In active learning students explore their own experience, attitudes and values to develop higher order learning skills of analysis, synthesis and evaluation (Bonwell and Eison 1991; Smart and Csapo 2007).
Experiential learning also draws on lived experience, transforming into knowledge through a process of active testing, concrete experience, reflective observation and abstract hypotheses (Kolb and Kolb 2005; Kolb 1984).
There is a correlation between the use of these methods and how much is remembered, as experience provides a resource for learning that helps students understand and retain knowledge (Dewey 1938; Santi 2000).
In ethics education these methods allow students to draw on their own immediate personal experience around the subject as a focal point for ‘giving life, texture and subjective personal meaning’ to the seemingly abstract concepts of ethical theories and principles (Smart and Csapo 2007).
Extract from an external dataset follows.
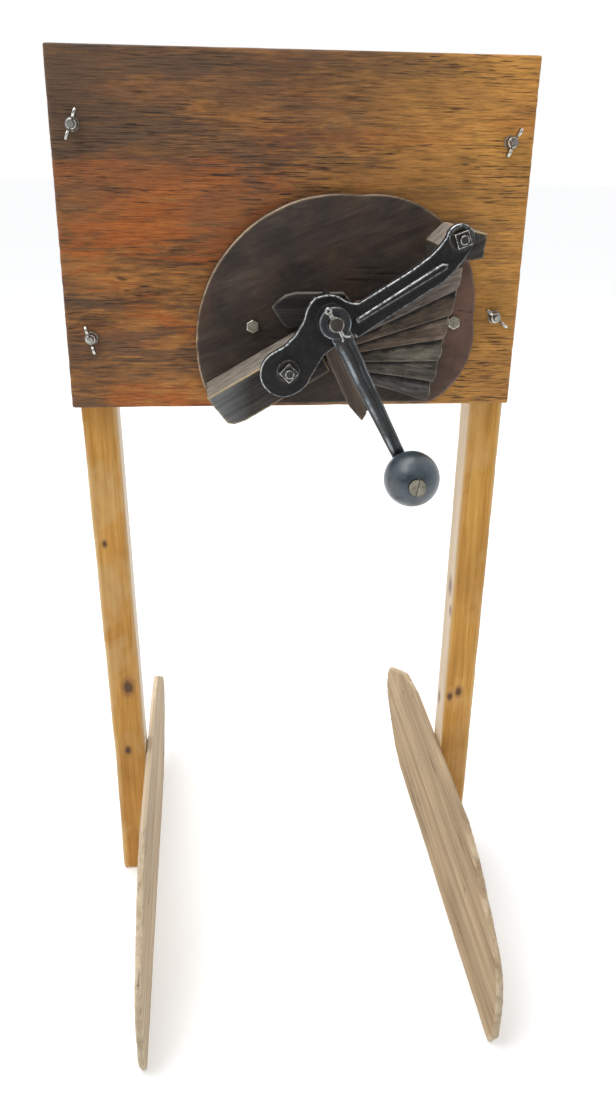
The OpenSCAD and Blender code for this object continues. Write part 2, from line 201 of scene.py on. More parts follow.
def wooden(name, node, material, voxel, grain, seed, smooth=2, fibre=0.12, wave=0.3,
           crack=0.5, chip=0.8, crack_scale=220):
    """A weathered wooden piece over one CAD node. The depths of its fibres, waves, cracks and
    chipped edges are in millimetres, and crack_scale is how many cracks a metre could hold."""
    ob = skin(name, node, voxel)
    me = ob.data
    co = relaxed(points(me), edge_pairs(me), smooth)
    set_points(me, co)
    wear = convexity(me, co, 8)
    no = normals(me)
    q = co @ grain.T
    edge = np.clip(wear, 0, 1)
    d = fibre * fbm(q, (25, 420, 420), seed, 3)
    d += wave * fbm(q, (9, 40, 40), seed + 5, 2)
    line = vnoise(q * np.array([9, crack_scale, crack_scale]), seed + 9)
    where = np.clip(vnoise(q * np.array([14, 34, 34]), seed + 11) * 2.2 - 0.25, 0, 1)
    split = np.clip(1 - np.abs(line) / 0.09, 0, 1) * where
    d -= crack * split
    bite = np.clip(fbm(q, (45, 130, 130), seed + 3, 3) * 1.6, 0, 1)
    d -= chip * edge * (0.25 + bite)
    co = keep_in(co + no * (np.minimum(d, 0.3) * MM)[:, None], node)
    set_points(me, co)
    note(me, "wear", wear)
    note(me, "split", split * (crack > 0))
    ends = np.abs(no @ grain[0])
    note(me, "endgrain", np.clip((ends - 0.6) / 0.3, 0, 1))
    return finish_piece(ob, node, "stand", material)


# ---------------------------------------------------------------- materials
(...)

The ‘here and now’ concrete experience also provides a publically shareable reference point for testing the implications and validity of ideas created during the learning process, leading to more effective understanding of theories.
Engineering students in particular learn effectively when they are able to relate material to their own personal experience; and experiential learning methods are valuable for engineering students who are more likely to be ‘sensing, inductive and active’ learners who are likely to forget something that is ‘just said to them’ (Felder and Silverman 1998).